The positive cable that my truck came with from the previous owner was a cobbled together cable and ends, and the battery end was one of those bolt-on marine type or repair connectors shown in picture 1. After a few months, the truck was getting difficult to start, it would not turn over very fast and sometimes would not turn over. It had a fresh battery. After thinking about it and poking around under the hood like an amateur, I decided to get a super-duper Powermaster mini starter from Skip White. Well I put it in and it didn't work. Further troubleshooting revealed the bolt-on cable connection on that marine terminal was high resistance and just not worth a damn.

So, I went shopping at O'Reilly for a whole new battery cable. Picture 2. I thought the cable I found there hanging on a peg that was 4 GA with a top post heavy clamp would be very much like the factory cable and would be the last one I ever need. I was incorrect. After taking it on and off about 2 times, the clamp cracked near where the bolt goes through to tighten it, where the arrow is pointing in picture 3. The truck was starting, although it was noisy to start. I tried shimming it with various thickness shims to try to get it to sound better, and I watched youtube videos and read articles about using a paperclip to measure how the teeth fit, to try to learn and get it right. More about that later on.

I took the cable back to O'Reilly and exchanged it, installed it, and it cracked the first time I used it. I am not clamping it tight at all, just snugging it up. I took it back again, explained what was going on, and right there in the store we took another one out of the package and installed it on a core return battery. It cracked. Obviously these things are made of out what I will refer to as atrocious pot metal. Terrible. The guy offered me a refund.

So then I went on a trek to Napa, Autozone, Advance, and Pep Boys. Every single one of those places had the exact same package made by the same exact manufacturer. The clear plastic box that hangs from the peg was the same, and the cable is wrapped in the package by a white plastic band that says in red and blue type "Made in USA from foreign parts" or something along those lines. The card inserted in the package was stamped with the different brand names from the different stores (for example Duralast from Autozone). The shape of the cable terminals was exactly the same. I was asking the folks at the stores, is there something I can do to get a cable made by somebody other than that manufacturer, and they said all they can help we with is hanging right there. One of the stores had the same manufacturer with the different type of clamp shown in picture 4, but they didn't have the length I need for my truck (about 48 inch) and it looked pretty cheap-o.

I was getting pretty alarmed at the quality of this part that was available, it was absolute crap, and the same exact thing made from the same manufacturer hiding behind the brand names was apparently all that was sold by all the competition.

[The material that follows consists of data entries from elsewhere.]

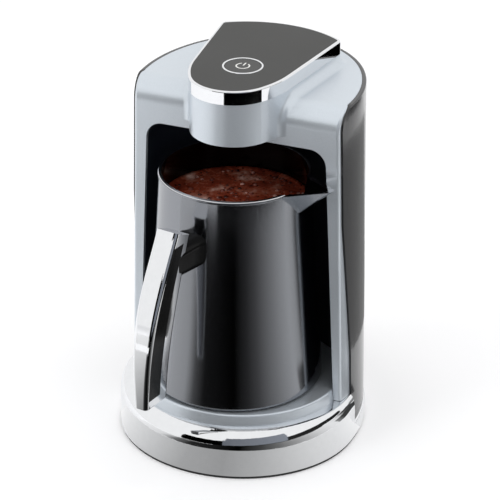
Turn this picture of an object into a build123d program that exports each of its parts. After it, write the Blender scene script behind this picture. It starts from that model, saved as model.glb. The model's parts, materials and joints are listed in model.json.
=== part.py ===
from build123d import *
from math import cos, hypot, pi, radians, sin, sqrt, tan
import os

# Electric Turkish coffee maker, free standing, with its coffee pot on the heating plate.
# Frame: millimetres, +Z up, +Y to the rear, +X to the right of someone facing the machine.
# The pieces are drawn with the pot's axis on Z, and main() then centres the footprint, so the
# origin ends up on the table under the middle of the machine.

# ---------------------------------------------------------------- driving dimensions
# pot; the machine's width and height leave named room round it
POT_R_FOOT = 47.6
POT_R_RIM = 40.5
POT_H = 121.3
POT_WALL = 1.4
POT_FLOOR = 3.0
POT_FOOT_ROUND = 1.8
POT_BEAD_R = 1.0
SPOUT_ANGLE = -10.0         # from +X, towards the front
SPOUT_OUT = 20.5            # tip beyond the rim
SPOUT_HALF_ANGLE = 30.0     # half angle of the wedge, seen from above
SPOUT_TIP_R = 3.4
SPOUT_DROP = 15.0           # height of the spout on the wall
SPOUT_RISE = 8.0            # upward slope of its edge, degrees
SPOUT_ROOT = 12.0           # how far its upper wedge reaches back inside the rim
SPOUT_ROOT_LOW = 5.0        # and its lower one inside the wall
SPOUT_CUT = 2.0             # how far the hollow runs past the rim

# handle, in the upright plane through the pot's axis; five sections from top to foot
HANDLE_ANGLE = 10.0         # from -Y, towards -X
HANDLE_OUT = (10.4, 20.4, 28.7, 32.7, 33.6)     # centre line beyond the pot's foot radius
HANDLE_DROP = (12.3, 34.8, 57.8, 80.8, 102.8)   # below the pot's rim
HANDLE_LEAN = (24.0, 22.5, 15.0, 5.0, 0.0)
HANDLE_W = (13.4, 13.2, 12.6, 10.5, 8.2)
HANDLE_D = (13.5, 17.0, 19.5, 20.0, 19.5)
HANDLE_CORNER = 2.2
HANDLE_FOOT_ROUND = 0.9
INLAY_DEPTH = 0.9
INLAY_SHARE = 0.52          # part of the handle's depth that the inlay covers
INLAY_SHIFT = 0.14          # and how far it sits towards the outer face
INLAY_END = 5.0
BOSS_DROP = 28.8            # boss below the pot's rim
BOSS_W = 19.0
BOSS_H = 18.0
BOSS_ROUND = 5.0
BOSS_TAPER = (0.66, 0.9)    # its width and height at the handle, as shares
BOSS_IN = 6.0               # its inner end inside the pot's radius, before the wall cuts it
STUD_R = 2.0
STUD_OUT = 18.4             # its outer end beyond the pot's foot radius

# heights
FOOT_H = 1.6                # rubber foot ring
SHELL_Z = 10.0              # lower edge of the rear shell, on the ring's low rear part
RING_TOP = 27.5             # top of the chrome ring in front
DECK_RISE = 6.3             # silver platform above the ring
PLATE_PROUD = 0.7           # heating plate above the platform
POT_HEADROOM = 19.2         # from the pot's rim to the ceiling over it
SNOUT_LIFT = 4.8            # lower edge of the projecting head above that ceiling
SNOUT_H = 18.2              # from there to the silver roof beside the head
HEAD_STEP = 5.5             # from the roof to the chrome band
BEZEL_H = 7.5               # chrome band

# room round the pot and what surrounds it
CAVITY_SIDE_FOOT = 9.9      # between the pot and the cavity's sides, at the platform
CAVITY_SIDE_TOP = 10.7      # and at the rim
CAVITY_REAR_FOOT = 9.8      # behind the pot, at the platform
CAVITY_REAR_TOP = 10.9      # and at the rim
CAVITY_Y = 5.4              # the cavity's rear is half an ellipse round this Y
CAVITY_ROUND = 9.5          # upper corners
LINER_WALL = 1.8
FRAME_SIDE_FOOT = 7.5       # silver frame beside the cavity, at the foot
FRAME_SIDE_ROOF = 9.6       # and at the roof

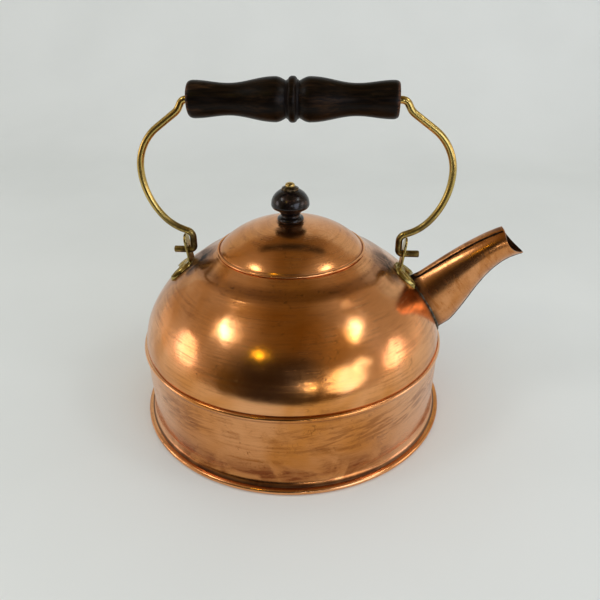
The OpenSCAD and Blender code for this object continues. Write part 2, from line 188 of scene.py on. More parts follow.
def copper(name, kind, streaks=0.5, hair=0.5, rough=0.17):
    """Worn polished copper. kind says which way the polishing marks run, where grime sits and where shade and
    reflection are painted into the colour.
    """
    g = Graph(name)
    r = g.math("SQRT", g.add(g.mul(g.x, g.x), g.mul(g.y, g.y)))
    if kind == "spout":
        # along the spout: marks run across it
        s = g.add(g.mul(g.x, 0.8), g.mul(g.z, 0.6))
        lines = g.vec(g.mul(s, 1.0), g.mul(g.y, 0.12), g.mul(g.sub(g.z, g.x), 0.12))
    else:
        s = g.sub(g.z, r)
        lines = g.vec(g.mul(g.x, 0.035), g.mul(g.y, 0.035), s)
    broad = g.noise(g.co, 17.0, 3.0, 0.55, 0.4)
    patch = g.noise(g.co, 46.0, 5.0, 0.62, 0.8)
    fine = g.noise(lines, 3300.0, 2.0, 0.6)
    streak = g.noise(lines, 420.0, 4.0, 0.62, 0.2)
    grain = g.noise(g.co, 900.0, 3.0, 0.65)
    col = g.mix(g.fade(broad, 0.38, 0.64), LIGHT, DEEP)
    # thin brown tarnish in streaks and cloudy patches
    t1 = g.mul(g.fade(streak, 0.46, 0.66), g.fade(patch, 0.40, 0.60))
    col = g.mix(g.mul(t1, streaks), col, BROWN)
    cloud = g.fade(g.noise(g.co, 30.0, 6.0, 0.68, 1.6), 0.55, 0.78)
    col = g.mix(g.mul(cloud, streaks * 0.8), col, BROWN)
    # hairlines: level lines of two noises, each only in some places
    h1 = g.fade(g.math("ABSOLUTE", g.sub(g.noise(g.co, 70.0, 2.0, 0.5, 2.2), 0.5)), 0.008, 0.0)
    h2 = g.fade(g.math("ABSOLUTE", g.sub(g.noise(g.vec(g.y, g.z, g.x), 130.0, 1.0, 0.5, 1.4), 0.5)), 0.012, 0.0)
    hh = g.add(g.mul(h1, g.fade(patch, 0.46, 0.56)), g.mul(h2, g.fade(broad, 0.56, 0.62)), clamp=True)
    col = g.mix(g.mul(hh, hair), col, (0.12, 0.04, 0.018))
    # polishing marks
    col = g.mix(g.mul(g.fade(fine, 0.42, 0.75), 0.42), col, (0.50, 0.20, 0.07))
    # specks
    sp = g.mul(g.fade(g.cells(g.co, 150.0), 0.10, 0.05), g.fade(patch, 0.52, 0.6))
    col = g.mix(g.mul(sp, 0.8), col, SOOT_AND_SHADE)
    grime_and_shade = None
    if kind == "dome":
        # darker round the ears: solder residue, and painted shadow where the leaves stand off the dome
        ears = g.add(g.near((0.0605, -0.003, 0.0965), 0.004, 0.017),
                     g.near((-0.0590, -0.004, 0.0965), 0.007, 0.015), clamp=True)
        wide = g.add(g.near((0.066, -0.004, 0.090), 0.010, 0.026),
                     g.near((-0.066, -0.004, 0.090), 0.010, 0.026), clamp=True)
        n = g.fade(g.noise(g.co, 120.0, 5.0, 0.7, 0.6), 0.40, 0.62)
        grime_and_shade = g.mul(ears, g.add(0.5, g.mul(n, 0.5)))
        col = g.mix(g.mul(g.mul(wide, n), 0.45), col, BROWN)
        # darker brown band on the shoulder, a painted darker reflection, with flecks of grime
        b = g.mul(g.band(r, 0.0495, 0.0570, 0.0022), g.band(g.z, 0.0955, 0.101, 0.0012))
        fl = g.fade(g.noise(g.co, 420.0, 4.0, 0.75), 0.58, 0.68)
        col = g.mix(g.mul(b, g.add(0.42, g.mul(streak, 0.3))), col, (0.30, 0.12, 0.05))
        col = g.mix(g.mul(g.mul(b, fl), 0.75), col, SOOT_AND_SHADE)
        root = g.near((0.0845, 0.0, 0.079), 0.008, 0.014)
        grime_and_shade = g.add(grime_and_shade, g.mul(g.mul(root, n), 0.35), clamp=True)
        # painted shade: a dark line just above the bead, in its shadow groove
        foot = g.fade(g.z, 0.0508, 0.0497)
        grime_and_shade = g.add(grime_and_shade, g.mul(foot, 0.55), clamp=True)
    if kind == "wall":
        # painted reflection: the wall's sides lighter, as if mirroring the pale backdrop, its middle darker and deeper
        # orange, most low down
        front_reflection = g.fade(g.math("ABSOLUTE", g.add(g.x, 0.002)), 0.078, 0.040)
        col = g.mix(g.mul(g.sub(1.0, front_reflection), 0.7), col, (0.95, 0.56, 0.33))
        col = g.mix(g.mul(front_reflection, g.add(0.24, g.mul(g.fade(g.z, 0.034, 0.010), 0.30))), col, (0.44, 0.145, 0.012))
        # painted shade: dark at the foot of the wall, in the gap to the rolled rim, and a thin dark line under the bead
        low = g.fade(g.z, 0.0052, 0.0040)
        under = g.band(g.z, 0.0460, 0.0468, 0.0004)
        grime_and_shade = g.add(g.mul(low, 0.8), g.mul(under, 0.3), clamp=True)
        dash = g.fade(g.noise(g.vec(g.mul(g.x, 0.14), g.mul(g.y, 0.14), g.sub(g.z, g.mul(g.x, 0.16))), 520.0, 3.0, 0.6, 0.5), 0.46, 0.62)
        # dark streaks low on the wall, real tarnish, kept to the middle where the painted dark reflection sits
        band = g.mul(g.fade(g.z, 0.022, 0.010), g.fade(patch, 0.38, 0.54))
        col = g.mix(g.mul(g.mul(band, front_reflection), g.add(0.45, g.mul(dash, 0.45))), col, (0.22, 0.055, 0.015))
        upper = g.mul(g.band(g.z, 0.026, 0.042, 0.004), g.fade(broad, 0.46, 0.56))
        col = g.mix(g.mul(upper, g.mul(dash, 0.55)), col, (0.25, 0.075, 0.018))
    if kind == "lid":
        swirl = g.near((0.018, -0.008, 0.117), 0.005, 0.012)
        n = g.fade(g.noise(g.co, 160.0, 4.0, 0.6, 2.5), 0.45, 0.6)
        col = g.mix(g.mul(g.mul(swirl, n), 0.55), col, (0.62, 0.22, 0.05))
        # darker in the groove inside the rim bead and round the foot of the knob
        grime_and_shade = g.mul(g.band(r, 0.0419, 0.0425, 0.0003), 0.5)
        knob = g.fade(r, 0.0095, 0.0066)
        grime_and_shade = g.add(grime_and_shade, g.mul(knob, 0.6), clamp=True)
    if kind == "spout":
        col = g.mix(g.add(0.30, g.mul(g.fade(patch, 0.42, 0.6), 0.25)), col, (0.42, 0.13, 0.015))
        n = g.fade(g.noise(g.co, 150.0, 5.0, 0.7, 0.5), 0.36, 0.6)
        # burnt dark near the dome; along the seams dark solder, with painted shade where the edge of the lap overhangs
        root = g.fade(g.sub(g.x, g.mul(g.sub(0.085, g.z), 0.56)), 0.0810, 0.0740)
        seam = g.fade(g.math("ABSOLUTE", g.y), 0.0034, 0.0008)
        grime_and_shade = g.add(g.mul(root, g.add(0.4, g.mul(n, 0.5))), g.mul(g.mul(seam, n), 0.55), clamp=True)
    # grime, and painted shade in grooves and gaps, mixed in as the same near-black
    if grime_and_shade is not None:
        col = g.mix(grime_and_shade, col, SOOT_AND_SHADE)
    rgh = g.add(g.add(rough, g.mul(g.sub(patch, 0.5), 0.16)), g.mul(g.sub(fine, 0.5), 0.10))
    rgh = g.add(rgh, g.mul(t1, 0.08))
    if grime_and_shade is not None:
        rgh = g.add(rgh, g.mul(grime_and_shade, 0.35))
    rgh = g.math("MAXIMUM", rgh, 0.08)
    nrm = g.bump(g.noise(g.co, 34.0, 2.0, 0.5), 0.35, 0.0012)
    nrm = g.bump(fine, 0.10, 0.00012, nrm)
    nrm = g.bump(g.add(grain, g.mul(hh, -0.8)), 0.08, 0.00015, nrm)
    return g.done(col, rgh, nrm, Metallic=1.0)


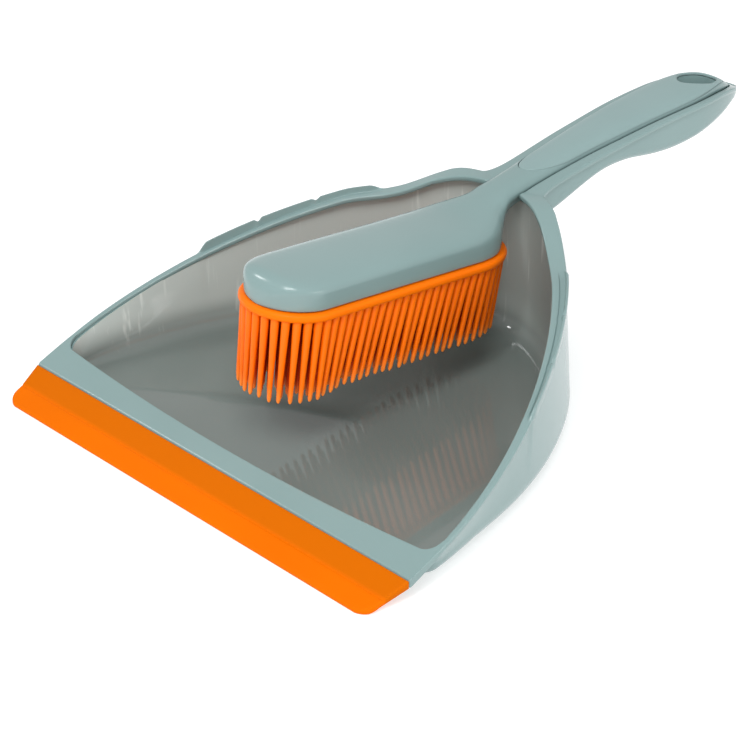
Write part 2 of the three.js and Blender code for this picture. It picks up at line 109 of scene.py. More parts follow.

I even went to NTB to see if they had cables, and they said no, and referred me to O'Reilly, Napa, Autozone, Advance, or Pep Boys.

I went to the local Chevrolet dealer parts department, and the guy I bought some other parts from and who was somewhat familiar with these old trucks listened to my story. He said he didn't have the cable for such as old truck. I was about to walk out, but he did some digging on the computer and came up with a picture of one he said he could order. It looked like what I needed. I asked him about the length, because it was an odd size, 53 inches, and perhaps they could get a 48 inch cable. He said it was listed by application, and that was what my truck called for. I said that sounds fine, and he ordered it up. A few days later it came in, and the terminal is quite a bit better, more heavy duty than anything I was working with before. It is $40 worth of beautiful. Picture 5.

Getting back around to the noisy starting I mentioned earlier, while I was struggling with the battery cable problems, the starter noise was getting worse. The truck began to be unreliable to start, because sometimes the starter would spin and not catch and turn over the engine. I crawled under the truck and removed the dust cover and found the flex plate teeth are chewed all to hell. Now I have another job to do on the truck, oh boy! I am putting the original starter back on it, and will learn a lot about shimming and make sure it is set up correctly so I don't chew up the flex plate again.

This all comes down to crappy battery cables, and lack of proper troubleshooting, leading to messing around with the starter, when I should have left that alone.